Cela tient-il à la faiblesse des contre-pouvoirs en France ?
Même si les chiffres de la représentativité syndicale sont bas, cela reflète avant tout la tendance générale des pratiques de GRH. Pourtant, l’hypothèse d’un management qui se développe vers les parties prenantes devrait inverser la tendance.

 

Un jeu de société intitulé « Plan Social » fait actuellement des émules en France. Le premier qui licencie tout son personnel a gagné. Comment enseignez-vous les restructurations et organisez-vous des jeux de rôles qui permettraient de valoriser le dialogue social ?

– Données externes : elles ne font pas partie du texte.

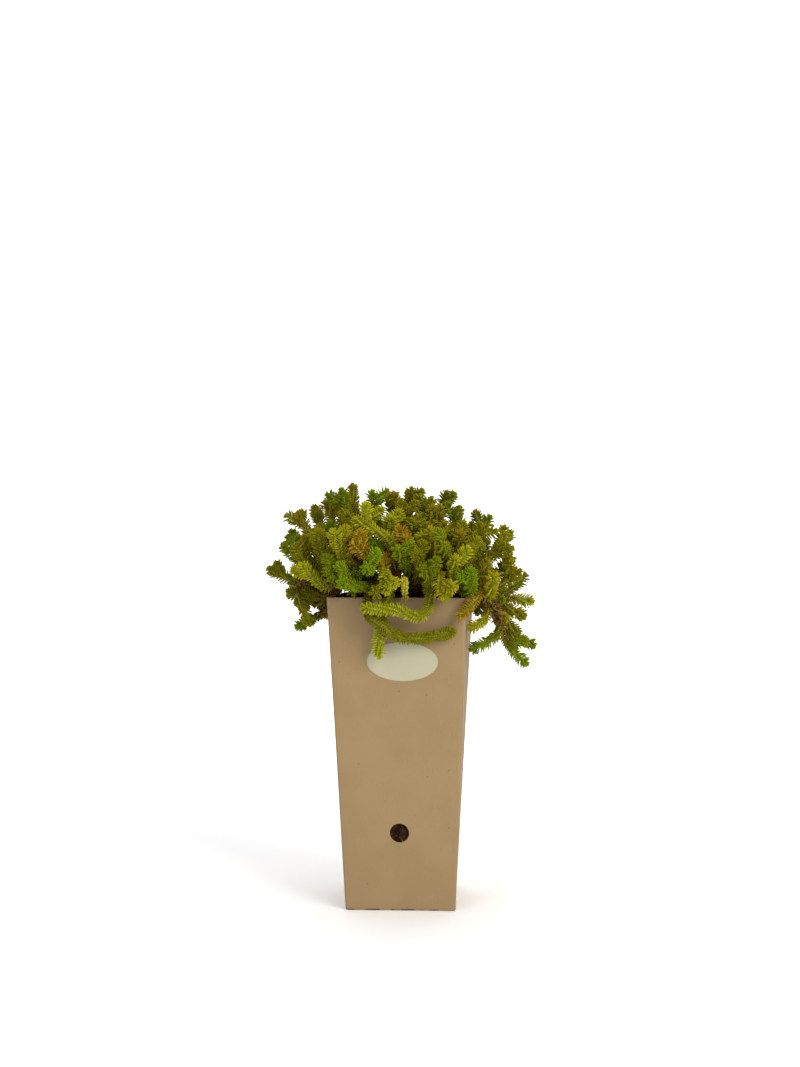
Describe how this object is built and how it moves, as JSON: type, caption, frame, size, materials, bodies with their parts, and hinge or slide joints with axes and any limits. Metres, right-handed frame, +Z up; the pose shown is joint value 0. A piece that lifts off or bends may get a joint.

Je pense qu’il ne faut pas se voiler la face : enseigner les pratiques dures, les processus de restructuration, cela fait partie de la vie des organisations. Pour illustrer un cours sur une restructuration, nous faisons venir des experts auprès de comité d’entreprises, des avocats, pour illustrer des cas finement analysés. Je préfère développer l’analyse critique plutôt que de mettre en scène de manière fictive des comportements qui pourraient être stéréotypés. Nous avons d’ailleurs introduit un cours obligatoire sur les conditions de travail et les relations au travail, afin que les étudiants puissent comprendre les jeux de pouvoir dans leur pluralité.

Dans l’absolu, est-il possible de former au management sans que les étudiants aient véritablement d’expérience ? se demandait déjà Henry Mintzberg. Il existe depuis les années 80 un mouvement critique de « critical Management Studies » qui est né au Royaume-Uni. Quand Margareth Thatcher a asphyxié le financement de la recherche à cette époque, de nombreux sociologues se sont fait embauchés dans des business schools. Ils étaient adeptes de Bourdieu et de Derrida ! Leur pédagogie consistait à déconstruire, dénaturaliser les clichés et les affirmations comme celles qu’une entreprise doit obligatoirement avoir un taux de productivité supérieur à 5%. Ce courant est encore minoritaire, mais il est présent dans chaque école.